Sie kam aus dem Nichts. Sie war plötzlich da. Man könnte jetzt sagen: die Krankheit, die Pandemie. Doch vielleicht sollten wir Corona auch einmal anders betrachten: als Marke, die die Karten neu zu mischen vermag.
Marken bewegen die Welt. Sie kommen als Kristallisationspunkte persönlicher »Bedürfnisse« und gesellschaftlicher »Werte« daher. Für Kinder gehören Marken zur natürlichen Welt wie etwa Bäume und Eichhörnchen. Für Erwachsene kann sogar ein Mensch zur »Marke« werden (solange er sich nur erfolgreich vermarktet). Erwachsene leben Kindern vor, was wirklich zählt: Adidas steht für Sport und Hipness, Apple heißt Vernetzung, Information und unendlicher Spaß. Erfolgreiche Marken können das Selbstwertgefühl ihrer Anhänger boosten und Atmosphären von Wärme und Zugehörigkeit erzeugen, wie es früher nur kirchlichen Gemeinschaften gelang. Die aktuell und wohl noch für lange Zeit erfolgreichste Marke ist Corona. Eine absolute Ausnahmeerscheinung.
Corona kam ganz ohne Storytelling aus, um sich auf dem Weltmarkt zu etablieren und in Rekordzeit die bisherigen Top-Player wegzukicken. Vor Corona ging eine gleichnamige Biermarke blitzschnell in die Knie (ganz ohne Markenrechtsstreit). Das Erfolgsgeheimnis von Corona ist die hochprofessionelle, zuverlässige und kostenlose Lieferung eines Produkts, das niemand bestellt hat und (noch) niemand zurückschicken kann: den Tod made by Corona.

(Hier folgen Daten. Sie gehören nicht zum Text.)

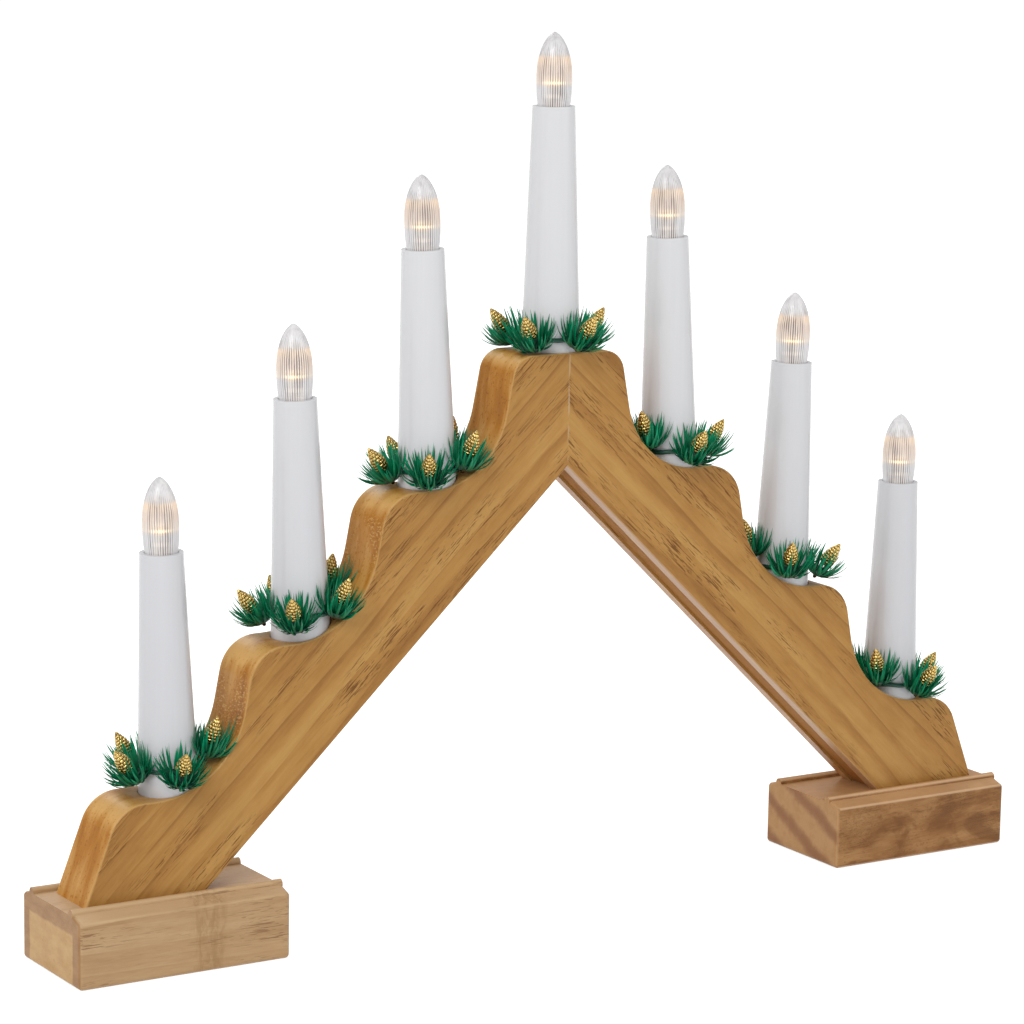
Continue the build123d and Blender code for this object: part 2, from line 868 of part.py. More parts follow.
with BuildPart() as battery_cover:
    with BuildSketch(Plane.XY.offset(box_recess)):
        with Locations((cells_middle, 0)):
            Rectangle(cells_room - 2 * cover_plate_gap, box_width - 2 * box_wall - 2 * cover_plate_gap)
    extrude(amount=cover_plate_thickness)
    with BuildSketch(Plane.XY.offset(box_recess)):
        with Locations((cells_start + finger_recess_inset + finger_recess_length / 2, 0)):
            Rectangle(finger_recess_length, finger_recess_width)
    extrude(amount=finger_recess_depth, mode=Mode.SUBTRACT)
save(battery_cover.part, "battery_cover")

with BuildPart() as battery_cells:
    for row in (-1, 1):
        start = (cells_middle - row * cell_length / 2, row * cell_spacing / 2, cell_height())
        with BuildSketch(Plane(origin=start, x_dir=(0, 0, 1), z_dir=(row, 0, 0))):
            Circle(cell_radius)
        extrude(amount=cell_length)
        with BuildSketch(Plane(origin=start, x_dir=(0, 0, 1), z_dir=(row, 0, 0)).offset(cell_length)):
            Circle(cell_nub_radius)
        extrude(amount=cell_nub_height)
save(battery_cells.part, "battery_cells")

with BuildPart() as battery_contacts:
    for row in (-1, 1):
        for end in (-1, 1):
            wall = cells_end if end > 0 else cells_start
            face = Plane(
                origin=(wall - end * contact_gap, row * cell_spacing / 2, cell_height()),
                x_dir=(0, 1, 0),
                z_dir=(-end, 0, 0),
            )
            with BuildSketch(face):
                Rectangle(contact_width, contact_height)
            extrude(amount=contact_thickness)
            nub = cell_nub_height if row == end else 0
            room = abs(wall - cells_middle) - contact_gap - contact_thickness - cell_length / 2 - nub
            tip = spring_tip_radius
            root = spring_radius if nub == 0 else cell_nub_radius
            with BuildSketch(face.offset(contact_thickness)):
                Circle(root)
            with BuildSketch(face.offset(contact_thickness + room - contact_gap)):
                Circle(tip)
            loft()
save(battery_contacts.part, "battery_contacts")

with BuildPart() as switch_body:
    with BuildSketch(Plane.XY.offset(switch_level())):
        with Locations((bay_middle, 0)):
            Rectangle(switch_bay_length - 2 * slot_gap, switch_width)
    extrude(amount=switch_height)
save(switch_body.part, "switch_body")

with BuildPart() as switch_knob:
    with BuildSketch(Plane.XY.offset(bay_floor + bay_floor_thickness + slot_gap)):
        with Locations((bay_middle, -switch_travel / 2)):
            Rectangle(knob_plate_length, knob_plate_width)
    extrude(amount=knob_plate_thickness)
    with BuildSketch(Plane.XY.offset(bay_floor + bay_floor_thickness + slot_gap)):
        with Locations((bay_middle, -switch_travel / 2)):
            Rectangle(knob_length, knob_width)
    extrude(amount=-knob_drop)
save(switch_knob.part, "switch_knob")
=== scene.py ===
import json
import bpy
import numpy as np
from mathutils import Matrix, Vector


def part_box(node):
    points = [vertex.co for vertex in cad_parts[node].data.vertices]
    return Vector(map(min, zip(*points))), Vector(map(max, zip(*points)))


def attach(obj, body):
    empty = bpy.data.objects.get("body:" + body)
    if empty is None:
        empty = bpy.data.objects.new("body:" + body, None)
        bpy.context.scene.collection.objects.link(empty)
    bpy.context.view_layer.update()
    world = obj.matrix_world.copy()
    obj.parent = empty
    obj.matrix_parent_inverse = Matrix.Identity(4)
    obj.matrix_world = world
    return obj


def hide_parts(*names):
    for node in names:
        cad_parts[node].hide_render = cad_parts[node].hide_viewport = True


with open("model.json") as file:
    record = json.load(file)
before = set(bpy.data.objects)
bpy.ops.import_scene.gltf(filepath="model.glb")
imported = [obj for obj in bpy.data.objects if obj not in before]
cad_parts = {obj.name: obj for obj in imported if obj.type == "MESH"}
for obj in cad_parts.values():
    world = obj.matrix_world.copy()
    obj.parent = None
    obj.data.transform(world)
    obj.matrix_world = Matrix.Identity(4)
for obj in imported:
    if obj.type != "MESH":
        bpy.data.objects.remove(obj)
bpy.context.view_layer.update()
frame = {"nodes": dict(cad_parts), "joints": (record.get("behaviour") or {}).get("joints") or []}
print("frame loaded:", len(frame["nodes"]), "nodes")

mm = 0.001
rng = np.random.default_rng(7)


# small helpers for shader maths
class Value:
    # a socket that can be used in a Python expression
    def __init__(self, look, socket):
        self.look = look
        self.socket = socket

    def math(self, operation, first, second=0.0):
        return self.look.node("ShaderNodeMath", {"operation": operation}, {0: first, 1: second})

    def __add__(self, other):
        return self.math("ADD", self, other)

    def __radd__(self, other):
        return self.math("ADD", other, self)

    def __sub__(self, other):
        return self.math("SUBTRACT", self, other)

    def __rsub__(self, other):
        return self.math("SUBTRACT", other, self)

    def __mul__(self, other):
        return self.math("MULTIPLY", self, other)

    def __rmul__(self, other):
        return self.math("MULTIPLY", other, self)

    def __truediv__(self, other):
        return self.math("DIVIDE", self, other)

    def __rtruediv__(self, other):
        return self.math("DIVIDE", other, self)

    def __neg__(self):
        return self.math("MULTIPLY", self, -1.0)

    def __abs__(self):
        return self.math("ABSOLUTE", self)

    def atLeast(self, other):
        return self.math("MAXIMUM", self, other)

    def atMost(self, other):
        return self.math("MINIMUM", self, other)


class Look:
    # one material, its nodes added by node()
    def __init__(self, name):
        self.material = bpy.data.materials.new(name)
        self.material.use_nodes = True
        self.tree = self.material.node_tree
        self.tree.nodes.clear()

    def node(self, kind, settings=None, sockets=None, output=0):
        made = self.tree.nodes.new(kind)
        for key, setting in (settings or {}).items():
            if key == "stops":
                ramp = made.color_ramp
                while len(ramp.elements) < len(setting):
                    ramp.elements.new(0.5)
                for element, (place, colour) in zip(ramp.elements, setting):
                    element.position = place
                    element.color = (*colour, 1.0)
            else:
                setattr(made, key, setting)
        for key, given in (sockets or {}).items():
            socket = made.inputs[key]
            if isinstance(given, Value):
                self.tree.links.new(given.socket, socket)
            elif isinstance(given, tuple) and len(given) == 3 and socket.type == "RGBA":
                socket.default_value = (*given, 1.0)
            else:
                socket.default_value = given
        return Value(self, made.outputs[output])

    def place(self, turn=(0, 0, 0), offset=(0, 0, 0)):
        # object coordinates in millimetres, turned about the axes by degrees
        coordinates = self.node("ShaderNodeTexCoord", output="Object")
        return self.node("ShaderNodeMapping", {}, {
            "Vector": coordinates, "Scale": (1000, 1000, 1000),
            "Rotation": tuple(np.radians(turn)), "Location": offset})

    def split(self, vector):
        made = self.node("ShaderNodeSeparateXYZ", {}, {0: vector})
        outputs = made.socket.node.outputs
        return [Value(self, outputs[index]) for index in range(3)]

    def noise(self, vector, cycles, detail=2.0, roughness=0.5, distortion=0.0):
        # cycles: how many times the noise repeats in a millimetre, along each axis
        stretched = self.node("ShaderNodeVectorMath", {"operation": "MULTIPLY"}, {0: vector, 1: cycles})
        return self.node("ShaderNodeTexNoise", {}, {
            "Vector": stretched, "Scale": 1.0, "Detail": detail, "Roughness": roughness,
            "Distortion": distortion})

    def step(self, value, low, high):
        # 0 below low, 1 above high, smooth in between
        return self.node("ShaderNodeMapRange", {"interpolation_type": "SMOOTHSTEP"}, {
            "Value": value, "From Min": low, "From Max": high})

    def band(self, value, start, full, fading, gone):
        # 0 up to start, 1 from full to fading, and 0 again past gone
        return self.step(value, start, full) * (1 - self.step(value, fading, gone))

    def mix(self, factor, first, second, mode="MIX"):
        return self.node("ShaderNodeMix", {"data_type": "RGBA", "blend_type": mode},
                         {0: factor, 6: first, 7: second}, output=2)

    def bump(self, height, strength, distance):
        return self.node("ShaderNodeBump", {}, {"Height": height, "Strength": strength, "Distance": distance})

    def finish(self, varying, fixed):
        # varying: sockets fed by nodes; fixed: plain numbers set on the shader itself
        shader = self.tree.nodes.new("ShaderNodeBsdfPrincipled")
        for key, given in fixed.items():
            socket = shader.inputs[key]
            socket.default_value = (*given, 1.0) if socket.type == "RGBA" else given
        for key, given in varying.items():
            self.tree.links.new(given.socket, shader.inputs[key])
        output = self.tree.nodes.new("ShaderNodeOutputMaterial")
        self.tree.links.new(shader.outputs[0], output.inputs["Surface"])
        return self.material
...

Mit dieser knallharten internationalen Offensive behauptet Corona seine Monopolstellung – und macht alle anderen Marken zu ihren Lakaien. Wer nicht Konkurs anmelden will, muss seine Erzeugnisse und Narrative anpassen. Die Beautymarken des Luxuskonzerns LVMH und die Bremer Brauerei Beck stehen plötzlich (auch) für Desinfektionsmittel, der Textilhersteller Trigema für Atemschutzmasken. Und Audi und VW haben im Schnellverfahren neue Logos kreiert, die die Aura von social distancing transportieren, um Corona ihre Ehre zu erweisen. Und aus Angst, plötzlich weg vom Fenster zu sein.
Was bleibt von der schönen, bunten Markenwelt? Ich frage mich, ob Adidas, Apple und Co. künftig überhaupt noch glaubwürdig unsere »Werte« und »Bedürfnisse« verkörpern können; ob man ihnen noch »vertrauen« können wird. Schon jetzt diktiert Corona den Marken weltweit einheitliche Standards für Image und Reputation. »Erfolgreich«, »glaubwürdig« und »nachhaltig« kann nur sein, wer Produkte und Narrative entwickelt, die sich – wie subtil und indirekt auch immer – auf den Tod beziehen. Selbst wenn es irgendwann einen weltweiten Lieferstopp für den Tod made by Corona gibt, wird das »Vertrauen«, das man Marken aller Art entgegenbringt, wohl nicht mehr das gleiche sein.
Die Strahlkraft der Marken wird nicht mehr ausreichen, um uns glauben zu machen, man könne die ethischen, ästhetischen und ökonomischen Dimensionen der Begriffe »Wert« und »Bedürfnis« beliebig durcheinanderwürfeln. Marken werden uns weniger dabei helfen können, »jemand zu sein« und »dazuzugehören«. Ich hoffe, dass wir deshalb realisieren werden, dass wir auch auf die »Marke Mensch« gut verzichten können; nie aber aufeinander.